Logistic regression is similar to linear regression, but it only yields two values. If linear regression predicts an open-ended value, logistic regression is more like answering a yes-or-no question. The Y value in the logistic function ranges from 0 to 1, representing a probability value. The logistic function is typically S-shaped, with the curve dividing the graph into two regions, making it suitable for classification tasks.

For example, the logistic regression curve above shows the relationship between the probability of passing an exam and study time, and can be used to predict whether or not one will pass the exam. Logistic regression is frequently used by e-commerce or food delivery platforms to predict users' purchasing preferences for product categories.

If linear and logistic regression both conclude a task within a single round, then decision trees represent a multi-step process. They are also used in regression and classification tasks, but the scenarios are typically more complex and specific. For a simple example, consider a teacher with a class of students. Who are the good students? Simply judging them based on a score of 90 seems too simplistic; we can't rely solely on grades. Therefore, for students scoring below 90, we can discuss their homework, attendance, and participation in class separately.
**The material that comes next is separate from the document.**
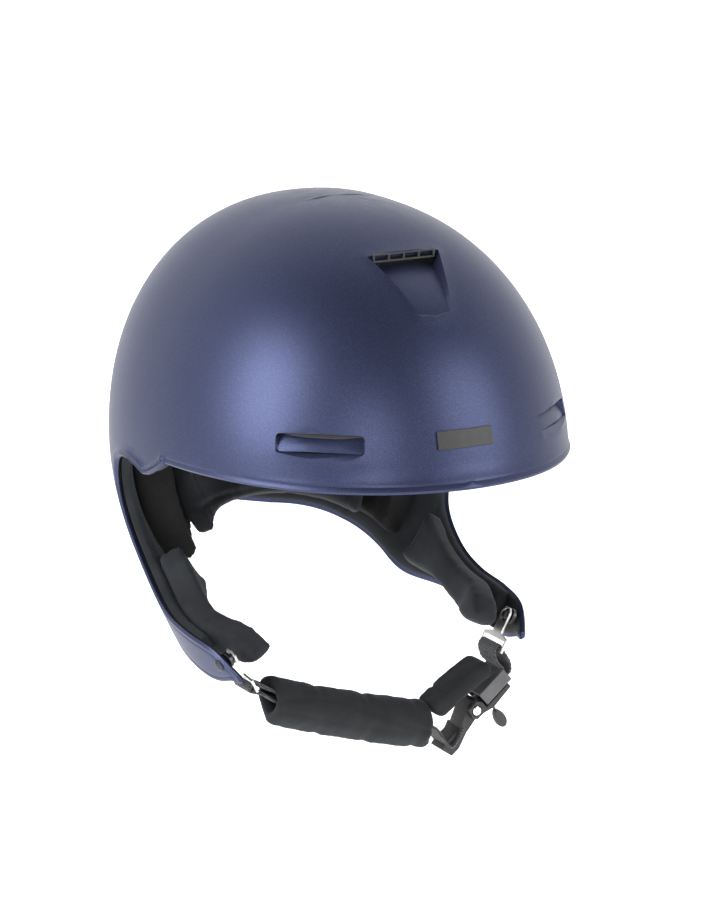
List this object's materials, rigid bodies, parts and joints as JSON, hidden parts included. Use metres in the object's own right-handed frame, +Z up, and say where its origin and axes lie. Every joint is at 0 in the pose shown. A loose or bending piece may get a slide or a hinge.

The above is an example of a decision tree, where each branching circle is called a node. At each node, we ask questions about the data based on the available features. The left and right branches represent possible answers. The final node (i.e., the leaf node) corresponds to a predicted value. The importance of each feature is determined using a top-down approach. The higher the node, the more important its attribute. For example, in the example above, the teacher considers attendance more important than homework, so the attendance node is higher, and naturally, the score node is higher as well.

Naive Bayes is based on Bayes' theorem, which states the conditional relationship between two classes. It measures the probability of each class, and the conditional probability of each class gives the value of x. This algorithm is used for classification problems and produces a binary "yes/no" result. See the equation below.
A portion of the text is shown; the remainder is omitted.